The second early achievement for Civil Rights in Maryland occurred in 1936, when the Maryland Court of Appeals in Murray v. Pearson, ordered the University of Maryland law school to admit Donald Murray, whom University of Maryland president Raymond Pearson admitted was amply qualified to be admitted to the law school but was rejected solely because of his race. Maryland’s law school had rejected Thurgood Marshall just a few years earlier for the same reason — Marshall would graduate from Howard Law School in Washington DC, and sue the University of Maryland in his very first case, and this very first victory for school integration would culminate in the 1954 decision of Brown v.
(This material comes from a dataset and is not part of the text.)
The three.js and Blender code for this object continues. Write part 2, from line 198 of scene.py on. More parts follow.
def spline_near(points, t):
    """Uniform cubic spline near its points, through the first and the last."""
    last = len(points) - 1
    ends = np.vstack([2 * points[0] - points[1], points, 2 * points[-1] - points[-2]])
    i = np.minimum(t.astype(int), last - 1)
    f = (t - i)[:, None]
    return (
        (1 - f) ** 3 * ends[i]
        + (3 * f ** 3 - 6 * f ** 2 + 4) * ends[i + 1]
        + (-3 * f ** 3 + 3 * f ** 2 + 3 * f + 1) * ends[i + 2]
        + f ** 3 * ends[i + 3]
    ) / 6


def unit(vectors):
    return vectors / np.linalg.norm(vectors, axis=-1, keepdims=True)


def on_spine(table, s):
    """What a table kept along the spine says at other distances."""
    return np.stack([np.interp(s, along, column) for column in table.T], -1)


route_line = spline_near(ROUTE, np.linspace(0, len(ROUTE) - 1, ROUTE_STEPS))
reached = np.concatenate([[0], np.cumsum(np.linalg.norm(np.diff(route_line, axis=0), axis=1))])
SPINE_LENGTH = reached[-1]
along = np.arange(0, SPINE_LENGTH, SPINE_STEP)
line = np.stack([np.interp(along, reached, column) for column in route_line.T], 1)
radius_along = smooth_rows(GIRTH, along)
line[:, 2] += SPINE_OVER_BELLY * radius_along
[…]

Board of Education.
So, just a guess, but I guess that those uppity blacks such as Thurgood Marshall and Donald Murray and Lillie Mae Jackson, who had led the successful “Buy Where You Can Work” campaign, may have had something to do with a Confederate anthem becoming our state song.
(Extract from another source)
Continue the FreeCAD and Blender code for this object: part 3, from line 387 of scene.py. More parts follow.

Well, today, March 17, 2016, the Maryland State Senate voted 38-8 to change the state song. The bill retains some of Randalls’ lyrics (probably the ones I learned in sixth grade at my Baltimore City public school — stanza III, the first half of IX, and the second half of V) but replaces the offensive lyrics denouncing “northern scum” and calling for Maryland to join the Confederacy, with lyrics penned by John White of Middletown, just west of Frederick, in 1894. Senate Republican Robert Cassilly of Harford County, a wealthy Baltimore exurb, was the only senator to speak against the bill. All eight senators opposed to the change were Republicans.